Supervised Learning-enhanced Multi-Group Actor Critic for Live Stream Allocation in Feed
Jingxin Liu, Xiang Gao, Yisha Li, Xin Li, Haiyang Lu, Ben Wang
TL;DR
This work tackles the problem of allocating live streams in a short video plus live stream mixed recommender system under platform-level constraints to maximize long-term engagement. It introduces SL-MGAC, a supervised learning–enhanced multi-group actor-critic framework that uses MG-SD to reduce variance, distribution discretization with multi-task reward learning to stabilize critic updates, and layer normalization to mitigate RL divergence. The approach combines a shared feature extractor, a multi-group actor-critic core, and teacher–student distillation to yield a robust online policy that performs well in offline NCIS evaluation and online A/B tests, while keeping online inference fast. Empirical results show superior cumulative reward and markedly improved stability compared with baselines, with practical deployment on a Kwai platform-scale RS and clear guidance on parameter choices and stability mechanisms for industrial RL systems.
Abstract
In the context of a short video & live stream mixed recommendation scenario, the live stream recommendation system (RS) decides whether to allocate at most one live stream into the video feed for each user request. To maximize long-term user engagement, it is crucial to determine an optimal live stream policy for accurate live stream allocation. The inappropriate live stream allocation policy can significantly affect the duration of the usage app and user retention, which ignores the long-term negative impact of live stream allocation.

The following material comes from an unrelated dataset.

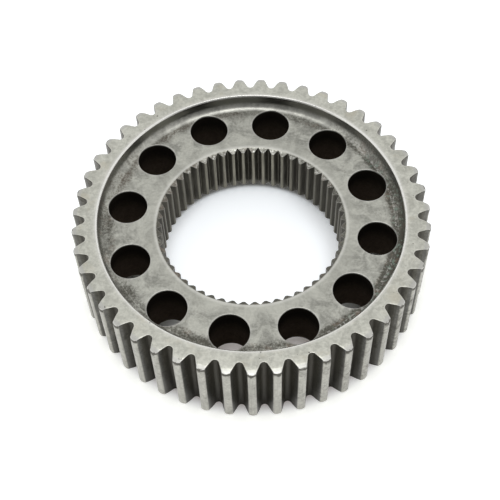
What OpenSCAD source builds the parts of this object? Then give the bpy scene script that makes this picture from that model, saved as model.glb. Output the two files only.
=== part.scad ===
// Sprocket for a wide inverted-tooth (silent) chain, made as one solid steel ring:
// chain teeth outside, a web with a row of through holes, and an internally
// splined bore. Both ends are recessed alike. The lower end face lies on z = 0
// and the axis of rotation is the Z axis. A tooth gap, a web hole and a tooth of
// the spline are all centred on the +X axis, so the part mirrors about that line.

/* [Chain teeth] */
// Number of teeth round the outside
tooth_count = 47; // [46:1:56]
// Pitch of the chain's links, measured along a chord of the pitch circle
link_pitch = 9.525; // [9.4:0.005:10]
// Height of the tooth tips above the pitch circle
tip_height = 0.25; // [0.05:0.05:0.6]
// Depth of the tooth gaps below the pitch circle
gap_depth = 4.9; // [4.4:0.1:5.4]
// Angle of a tooth flank to the middle line of its gap
flank_angle = 26; // [22:0.5:28]
// Radius of the full round at the bottom of a gap
gap_round_r = 1.5; // [1.2:0.05:1.65]
// Radius of the crown across a tooth's tip
crown_r = 3; // [2.6:0.1:5]
// How far the guide chamfer runs in from the tips at both end faces
guide_run = 2.3; // [0.5:0.1:3.5]
// How far the guide chamfer drops along the tooth
guide_drop = 0.75; // [0.2:0.05:2]

/* [Ring and web] */
// Width of the toothed ring, which is the whole width of the part
ring_width = 36; // [30:0.5:44]
// Wall of the ring between the tooth gaps and the recesses
rim_wall = 5.1; // [3.5:0.1:6.5]
// Thickness of the web between the two recesses
web_thickness = 23.5; // [16:0.5:28]
// Radius of the fillet where a recess wall runs into the web
recess_fillet_r = 3.4; // [1:0.1:4]
// Chamfer on the edge of a recess at the end face
rim_chamfer = 0.5; // [0.1:0.1:1.2]

/* [Web holes] */
// Number of through holes in the web
hole_count = 12; // [4:1:16]
// Diameter of the through holes
hole_d = 15.7; // [10:0.1:18]
// How far the holes' centres lie outside the middle of the web's face
hole_offset = 1.15; // [-2:0.05:1.8]
// Chamfer on both edges of a hole
hole_chamfer = 0.4; // [0.1:0.1:0.8]

/* [Splined bore] */
// Number of spline slots round the bore
spline_count = 55; // [40:1:60]
// Diameter across the tips of the spline teeth
spline_tip_d = 72.7; // [70:0.1:74]
// Depth of the spline slots below the tips
spline_depth = 1.85; // [1.4:0.05:2.2]
// Angle of a slot flank to the middle line of its slot
spline_flank_angle = 38; // [28:0.5:39]
// Radius at the bottom of a spline slot
spline_round_r = 0.3; // [0.2:0.05:0.45]
// Depth of the lead-in chamfer at the upper end of the bore
lead_in_depth = 1.2; // [0.4:0.1:2.5]
// How far outside the slot bottoms the lead-in chamfer starts
lead_in_margin = 0.2; // [0.05:0.05:1]
// Chamfer on the tips of the spline teeth at the lower end of the bore
lower_chamfer = 0.3; // [0.1:0.1:1]

/* [Hidden] */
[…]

Recently, reinforcement learning (RL) has been widely applied in recommendation systems to capture long-term user engagement. However, traditional RL algorithms often face divergence and instability problems, which restricts the application and deployment in the large-scale industrial recommendation systems, especially in the aforementioned challenging scenario. To address these challenges, we propose a novel Supervised Learning-enhanced Multi-Group Actor Critic algorithm (SL-MGAC). Specifically, we introduce a supervised learning-enhanced actor-critic framework that incorporates variance reduction techniques, where multi-task reward learning helps restrict bootstrapping error accumulation during critic learning. Additionally, we design a multi-group state decomposition module for both actor and critic networks to reduce prediction variance and improve model stability. We also propose a novel reward function to prevent overly greedy live stream allocation. Empirically, we evaluate the SL-MGAC algorithm using offline policy evaluation (OPE) and online A/B testing. Experimental results demonstrate that the proposed method not only outperforms baseline methods under the platform-level constraints but also exhibits enhanced stability in online recommendation scenarios.